Method 2: Using rasterio

rasterio simplifies the process of working with geospatial raster data. Built on top of GDAL, it handles reading, writing, and transforming data in an idiomatic Python manner. It’s an excellent choice for those who want the power of GDAL with a more approachable API.

Here’s an example:

import rasterio
from rasterio.transform import from_origin
import numpy as np

# Create a simple 2D numpy array with random data
array = np.random.rand(100, 100)

# Define transformation and metadata
transform = from_origin(-180, 90, 1, 1)
metadata = {
    'driver': 'GTiff',
    'height': array.shape[0],
    'width': array.shape[1],
    'count': 1,
    'dtype': 'float64',
    'crs': '+proj=latlong',
    'transform': transform
}

# Write to a new raster file
with rasterio.open('output_rasterio.tif', 'w', **metadata) as dst:
    dst.write(array, 1)

The output file output_rasterio.tif will be a GeoTIFF containing the array data.

Utilizing the rasterio library, the code snippet writes our NumPy array to a raster format. A transformation object and metadata dictionary are defined to associate the array with spatial reference system and georeferencing parameters.

Method 3: Using Matplotlib

Matplotlib, although primarily a plotting library, can be used to save arrays as raster images. This approach is best suited for quick visualization purposes and non-georeferenced image outputs such as PNG.

Here’s an example:

import matplotlib.pyplot as plt
import numpy as np

# Create a numpy array
array = np.random.rand(100, 100)

# Plot the array and remove axes
plt.imshow(array, cmap='gray')
plt.axis('off')

# Save the figure
plt.savefig('output_matplotlib.png', bbox_inches='tight', pad_inches=0)

The output is a PNG file output_matplotlib.png with the visual representation of the array.

This code snippet creates a grayscale image from a NumPy array using Matplotlib and saves it as a PNG file. This is a good technique for generating a simple visualization without the overhead of geospatial metadata.

Method 4: Using Pillow (PIL)

The Python Imaging Library (PIL) or its fork Pillow can be used to create images from arrays directly. Pillow works well when simplicity is preferred over geospatial accuracy and when generating standard image formats.

Here’s an example:

from PIL import Image
import numpy as np

# Create a random numpy array
array = (np.random.rand(100, 100) * 255).astype('uint8')

# Create an image object
image = Image.fromarray(array)

# Save the image
image.save('output_pillow.png')

The output file output_pillow.png will be a non-georeferenced PNG image of the array.

This code snippet demonstrates converting a two-dimensional NumPy array into an image with the grayscale color palette. The array is first scaled to the byte range and then converted to the image which is subsequently saved as a PNG file.
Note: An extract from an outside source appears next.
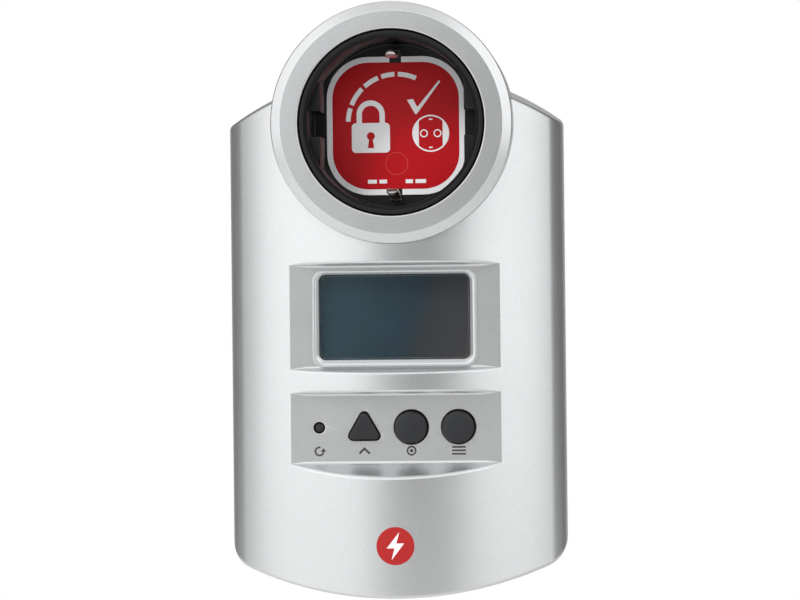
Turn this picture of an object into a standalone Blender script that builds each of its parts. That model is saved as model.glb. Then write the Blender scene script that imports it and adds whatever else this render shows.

Bonus One-Liner Method 5: Using NumPy Only

Converting a NumPy array to an image file can be achieved with minimal code using only NumPy’s inherent I/O capabilities, suitable for raw binary output, but without any metadata or formatting.

Here’s an example:

import numpy as np

# Create a numpy array
array = (np.random.rand(100, 100) * 255).astype('uint8')

# Save the array as a raw binary file
array.tofile('output_numpy.raw')

The output is a raw binary file output_numpy.raw.

This one-liner saves the array in raw byte format. While the resulting file doesn’t contain any format-specific metadata, this is the most straightforward method for dumping array data to disk.

Summary/Discussion

Method 1: GDAL. Supports comprehensive georeferencing. Requires external GDAL library. Best for serious GIS users.
Method 2: rasterio. Simplified API over GDAL. Good balance of usability and features. Requires learning the library’s conventions.
Method 3: Matplotlib. Great for visualization. Not suitable for geospatial data. Perfect for quick image dumps.
Method 4: Pillow (PIL). Easy to use for standard image formats. Lacks support for spatial data. Ideal for image processing tasks.
Method 5: NumPy Only. Quickest and simplest method. No metadata. Best for binary data manipulation and exchange.